In the ethylene molecule, each carbon atom has three sp 2hybrid orbitals and one unhybridized p orbital. Each sp 2orbital forms a σ bond with another carbon atom and with a hydrogen atom. In contrast, the two p orbitals, one from each carbon atom, can share their electrons in a side‐by‐side manner, perpendicular to the internuclear axis, to complete the valence shell of the carbon atom. This type of bond is called a pi (π) bond. The combination of the σ and π bonds results in a double bond between the carbon atoms. In the acetylene molecule, we have one σ bond between the two carbon atoms, due to sp hybrid orbitals in each carbon atom, plus two π bonds from the two unhybridized p orbitals, making a triple bond between the carbon atoms.

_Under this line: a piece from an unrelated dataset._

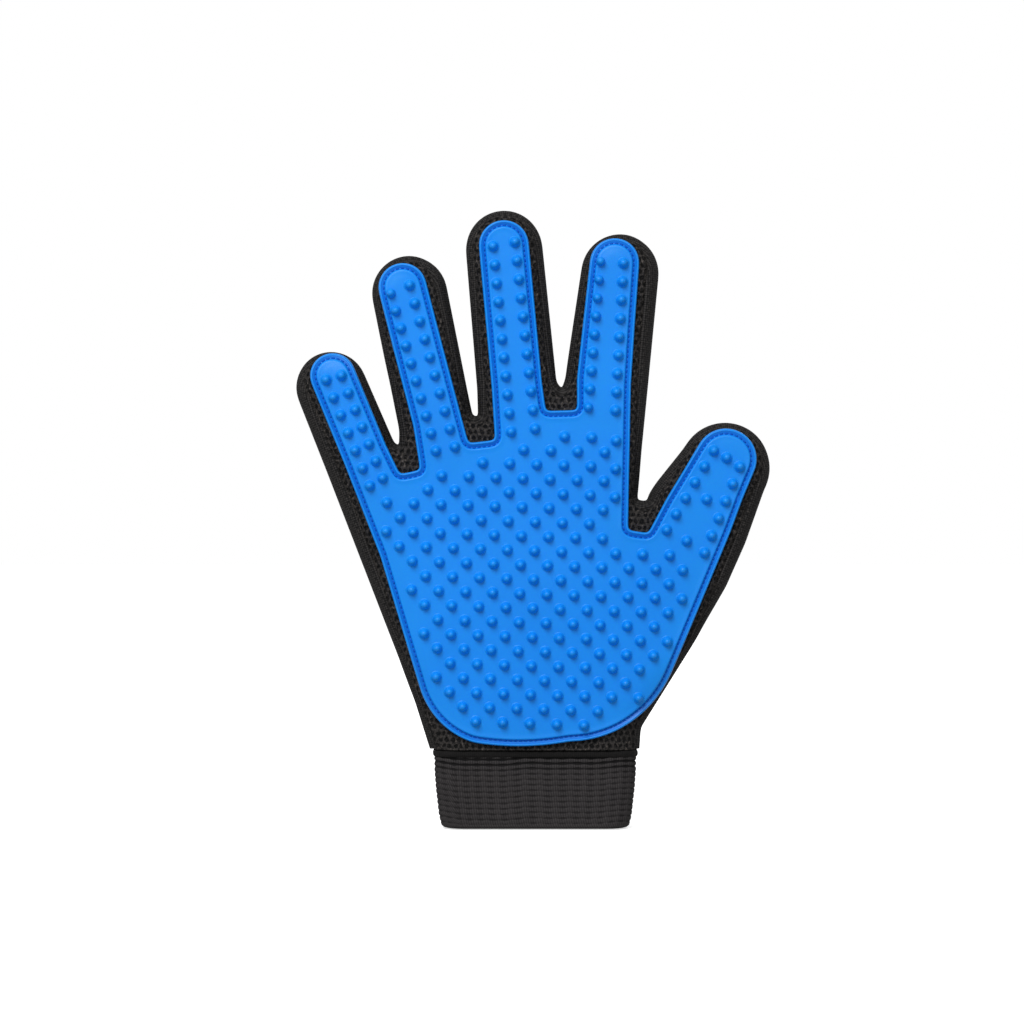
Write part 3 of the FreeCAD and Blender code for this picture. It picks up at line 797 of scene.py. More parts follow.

In the case of the hydrocarbons, such as ethane, ethylene, and acetylene, for example, a triple bond between two carbon atoms has a higher bonding energy and a shorter interatomic distance than a double that, in turn, has a higher bonding energy and shorter interatomic distance than a single bond. Another important distinction between the single, double, and triple bonds is the freedom of one carbon atom to rotate about the internuclear axis with the other carbon atom. As the energy barrier for rotation is low, molecules can rotate freely around a single carbon–carbon bond. On the other hand, rotational motion is highly restricted around a double or a triple carbon–carbon bond. The ethylene molecule has a planar shape whereas the acetylene molecule is linear. Similar trends hold for bonds between other pairs of atoms, such as between carbon and nitrogen atoms. Overall, then, the presence of double and triple bonds has important consequences for the structure and, thus, the properties and function of covalent‐bonded molecules.

Covalent‐bonded ceramics are characterized by intrinsic properties similar in nature to those described for ionic‐bonded ceramics ( Section 2.6) but as the covalent bond can be stronger than the ionic bond, many covalent‐bonded ceramics have better mechanical properties, such as strength, elastic modulus and hardness, and a higher melting point.